» GIVEN REQUEST
Print out the material that follows word for word.

» TASK DATA
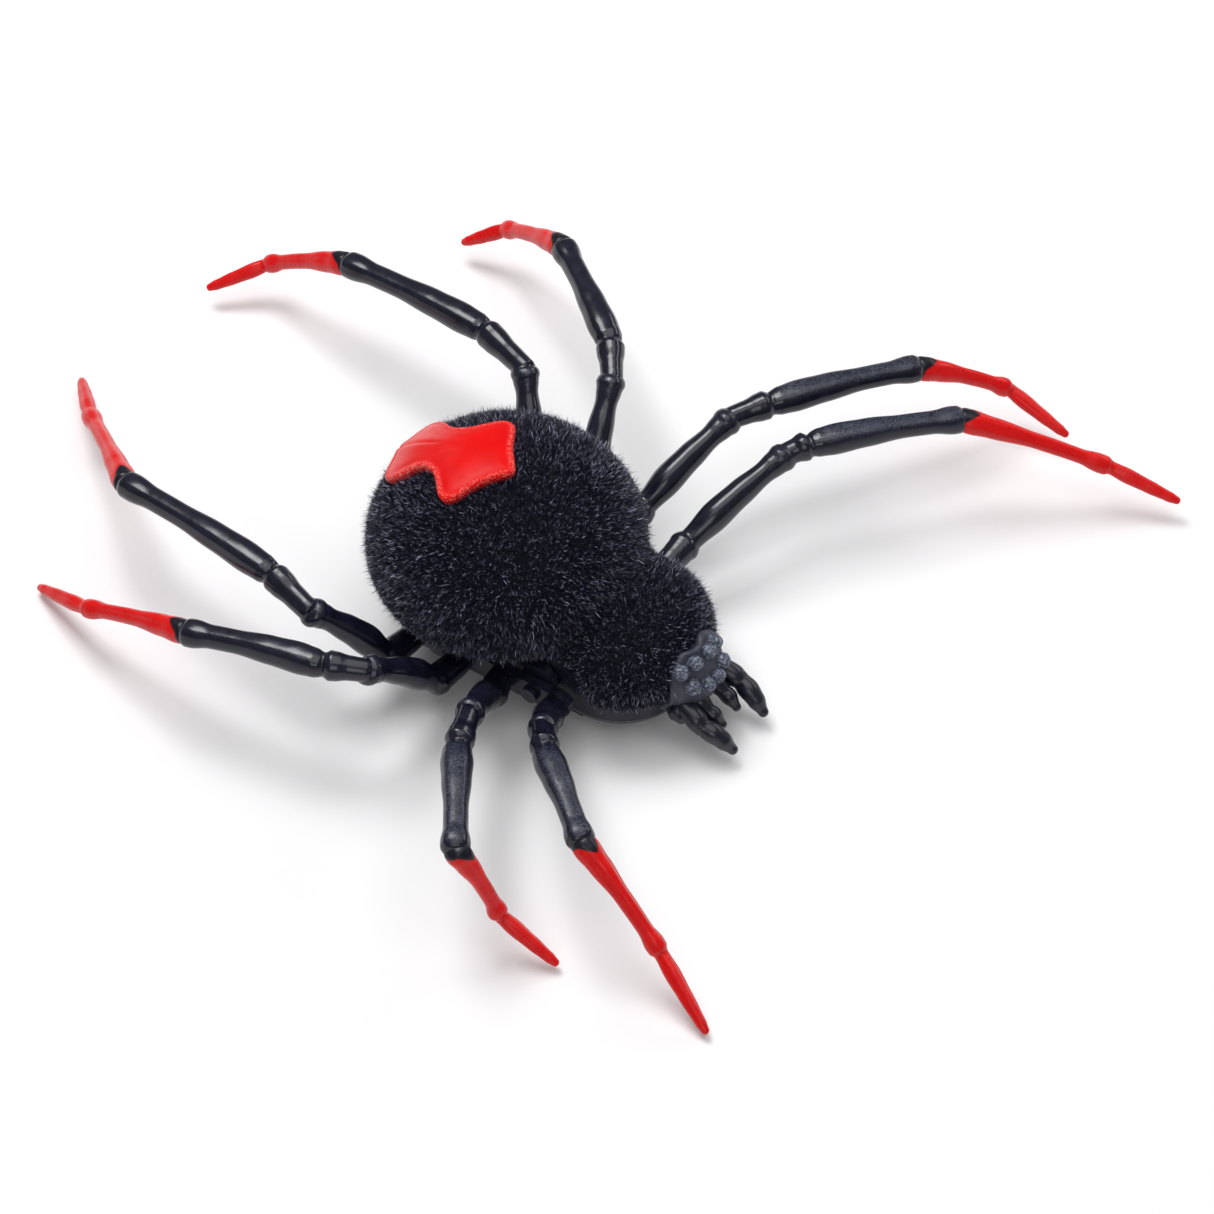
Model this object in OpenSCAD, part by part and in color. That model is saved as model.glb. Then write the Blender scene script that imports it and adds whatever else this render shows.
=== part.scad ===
// Crawling furry toy spider: eight soft legs on two crank-driven side rods.
// +X points to the head, +Y to the spider's left, +Z up; z = 0 is the surface it rests on.

/* [Body] */
// Radius of the round abdomen in plan, over the pile
abdomen_r = 27.4; // [26.5:0.1:28.5]
// Half height of the abdomen
abdomen_h = 21.7; // [21:0.1:23]
// Radius of the front body in plan, over the pile
thorax_r = 18.5; // [18:0.1:19.5]
// Half height of the front body
thorax_h = 12.5; // [12:0.1:14]
// Thickness of the pile and its backing
pile_t = 2.4; // [1.8:0.1:2.6]
// Wall thickness of the moulded shells
wall_t = 1.4; // [1.2:0.1:1.6]

/* [Walking gear] */
// Throw of the cranks, half of the step height
crank_r = 1.5; // [1:0.1:1.7]
// Height of both axles
axle_z = 11; // [10.8:0.1:11.4]
// Radius of the axles
axle_r = 1.2; // [1:0.1:1.4]
// Teeth on every large wheel
big_teeth = 24; // [24:1:24]
// Teeth on every small wheel
small_teeth = 8; // [8:1:8]
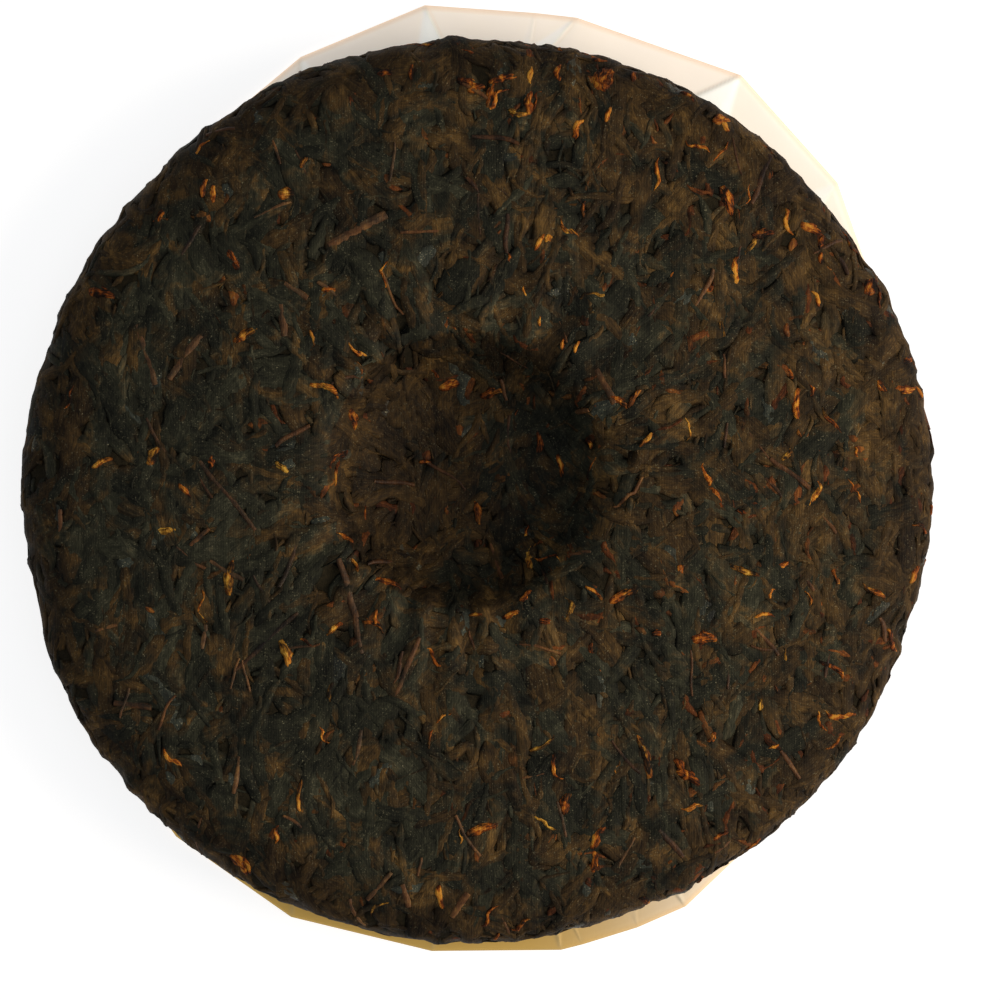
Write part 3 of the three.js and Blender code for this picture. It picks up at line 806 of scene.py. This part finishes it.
broadLeaves = {
    "seed": 11, "perSquareMetre": 60000.0, "apart": 3.9, "length": (8, 19), "width": (4, 8), "thickness": 0.2,
    "lift": (0.0, 0.22), "slope": 0.12, "roll": 0.12, "bow": 0.12, "sway": 0.3, "ragged": 2.4, "raggedSize": 4.5,
    "tip": 0.45, "ridge": 0.5, "ridgePitch": 1.9, "wave": 0.35, "radial": 0.8,
}
layPieces("broadLeaves", finishes["ripeLeafBlade"], bladeForm, [], broadLeaves)

# long blades folded or rolled lengthwise, the soft ridges of the pressed surface
foldedLeaves = {
    "seed": 64, "perSquareMetre": 60000.0, "apart": 3.6, "length": (8, 22), "width": (2, 4.8), "thickness": 0.32,
    "lift": (-0.02, 0.14), "slope": 0.15, "roll": 0.1, "bow": 0.14, "sway": 0.5, "ragged": 1.8, "raggedSize": 4,
    "tip": 0.3, "ridge": 0.25, "ridgePitch": 1.3, "wave": 0.35, "radial": 0.85,
}
layPieces("foldedLeaves", finishes["ripeLeafBlade"], foldForm, [], foldedLeaves)

stripLeaves = {
    "seed": 42, "perSquareMetre": 40000.0, "apart": 3.4, "length": (4, 12), "width": (0.8, 2), "thickness": 0.26,
    "lift": (0.0, 0.16), "slope": 0.15, "roll": 0.1, "bow": 0.18, "sway": 0.5, "ragged": 1.4, "raggedSize": 2.6,
    "tip": 0.3, "ridge": 0.3, "ridgePitch": 0.9, "wave": 0.3, "radial": 0.9,
}
layPieces("stripLeaves", finishes["ripeLeafBlade"], stripForm, [], stripLeaves)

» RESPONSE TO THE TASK
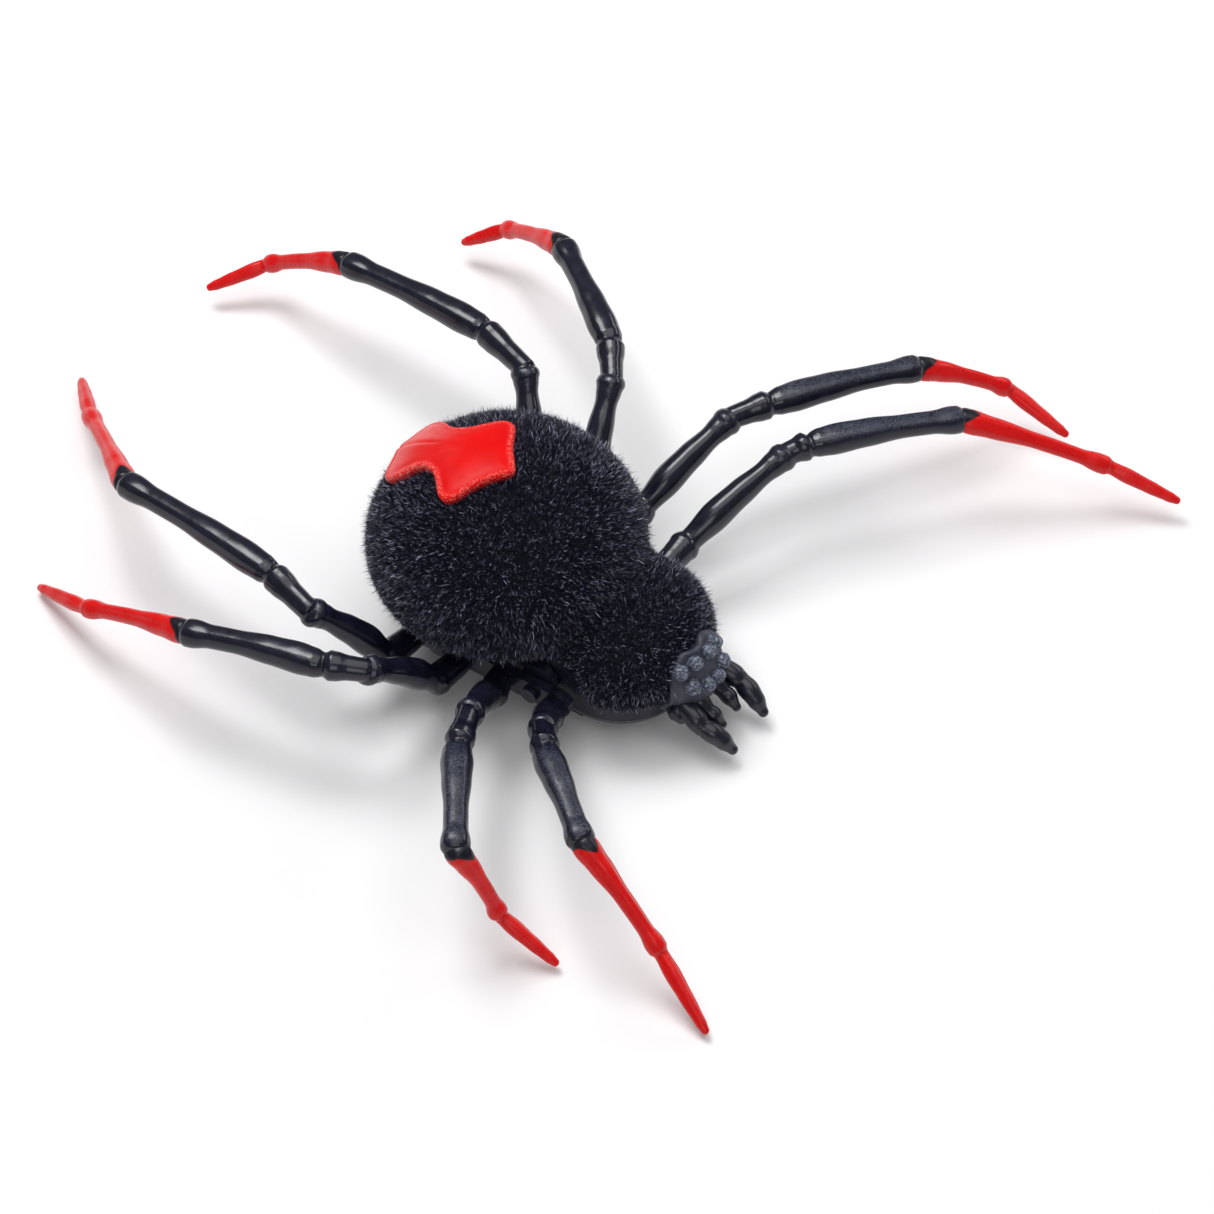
Model this object in OpenSCAD, part by part and in color. That model is saved as model.glb. Then write the Blender scene script that imports it and adds whatever else this render shows.
=== part.scad ===
// Crawling furry toy spider: eight soft legs on two crank-driven side rods.
// +X points to the head, +Y to the spider's left, +Z up; z = 0 is the surface it rests on.

/* [Body] */
// Radius of the round abdomen in plan, over the pile
abdomen_r = 27.4; // [26.5:0.1:28.5]
// Half height of the abdomen
abdomen_h = 21.7; // [21:0.1:23]
// Radius of the front body in plan, over the pile
thorax_r = 18.5; // [18:0.1:19.5]
// Half height of the front body
thorax_h = 12.5; // [12:0.1:14]
// Thickness of the pile and its backing
pile_t = 2.4; // [1.8:0.1:2.6]
// Wall thickness of the moulded shells
wall_t = 1.4; // [1.2:0.1:1.6]

/* [Walking gear] */
// Throw of the cranks, half of the step height
crank_r = 1.5; // [1:0.1:1.7]
// Height of both axles
axle_z = 11; // [10.8:0.1:11.4]
// Radius of the axles
axle_r = 1.2; // [1:0.1:1.4]
// Teeth on every large wheel
big_teeth = 24; // [24:1:24]
// Teeth on every small wheel
small_teeth = 8; // [8:1:8]
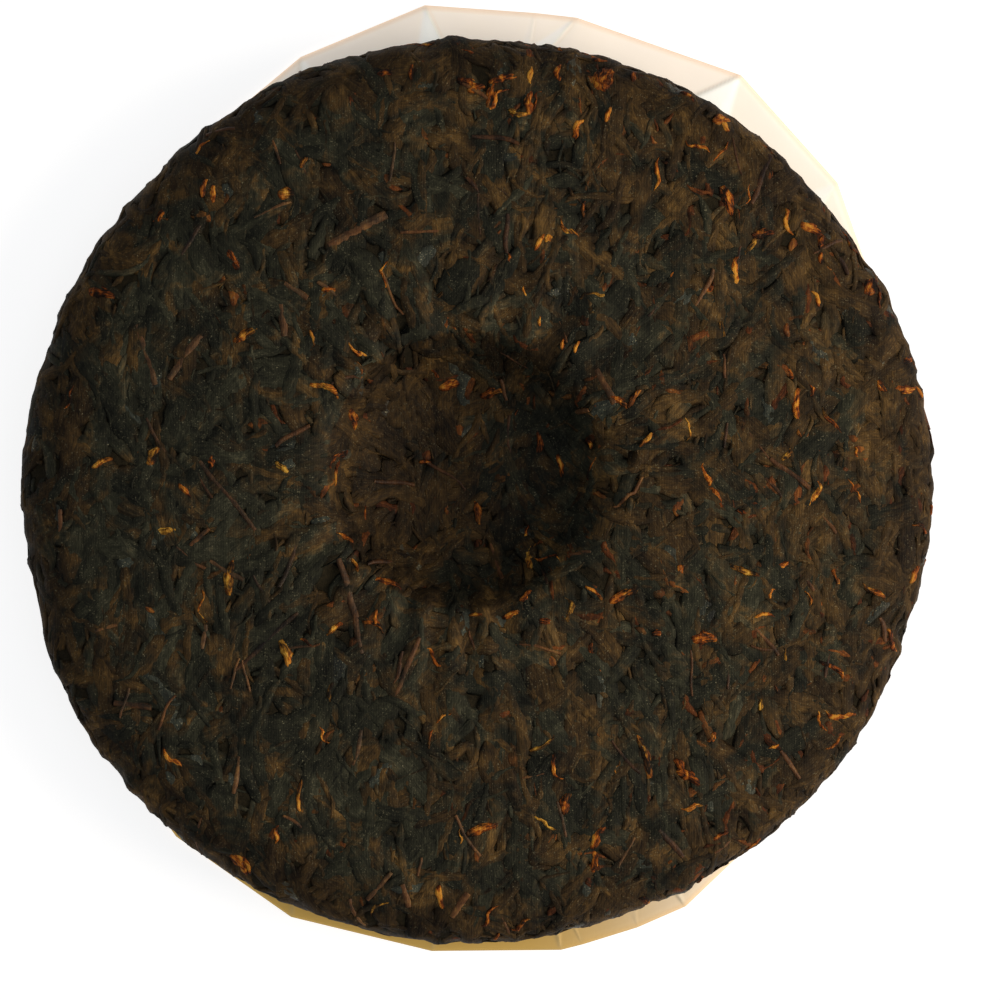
Write part 3 of the three.js and Blender code for this picture. It picks up at line 806 of scene.py. This part finishes it.
broadLeaves = {
    "seed": 11, "perSquareMetre": 60000.0, "apart": 3.9, "length": (8, 19), "width": (4, 8), "thickness": 0.2,
    "lift": (0.0, 0.22), "slope": 0.12, "roll": 0.12, "bow": 0.12, "sway": 0.3, "ragged": 2.4, "raggedSize": 4.5,
    "tip": 0.45, "ridge": 0.5, "ridgePitch": 1.9, "wave": 0.35, "radial": 0.8,
}
layPieces("broadLeaves", finishes["ripeLeafBlade"], bladeForm, [], broadLeaves)

# long blades folded or rolled lengthwise, the soft ridges of the pressed surface
foldedLeaves = {
    "seed": 64, "perSquareMetre": 60000.0, "apart": 3.6, "length": (8, 22), "width": (2, 4.8), "thickness": 0.32,
    "lift": (-0.02, 0.14), "slope": 0.15, "roll": 0.1, "bow": 0.14, "sway": 0.5, "ragged": 1.8, "raggedSize": 4,
    "tip": 0.3, "ridge": 0.25, "ridgePitch": 1.3, "wave": 0.35, "radial": 0.85,
}
layPieces("foldedLeaves", finishes["ripeLeafBlade"], foldForm, [], foldedLeaves)

stripLeaves = {
    "seed": 42, "perSquareMetre": 40000.0, "apart": 3.4, "length": (4, 12), "width": (0.8, 2), "thickness": 0.26,
    "lift": (0.0, 0.16), "slope": 0.15, "roll": 0.1, "bow": 0.18, "sway": 0.5, "ragged": 1.4, "raggedSize": 2.6,
    "tip": 0.3, "ridge": 0.3, "ridgePitch": 0.9, "wave": 0.3, "radial": 0.9,
}
layPieces("stripLeaves", finishes["ripeLeafBlade"], stripForm, [], stripLeaves)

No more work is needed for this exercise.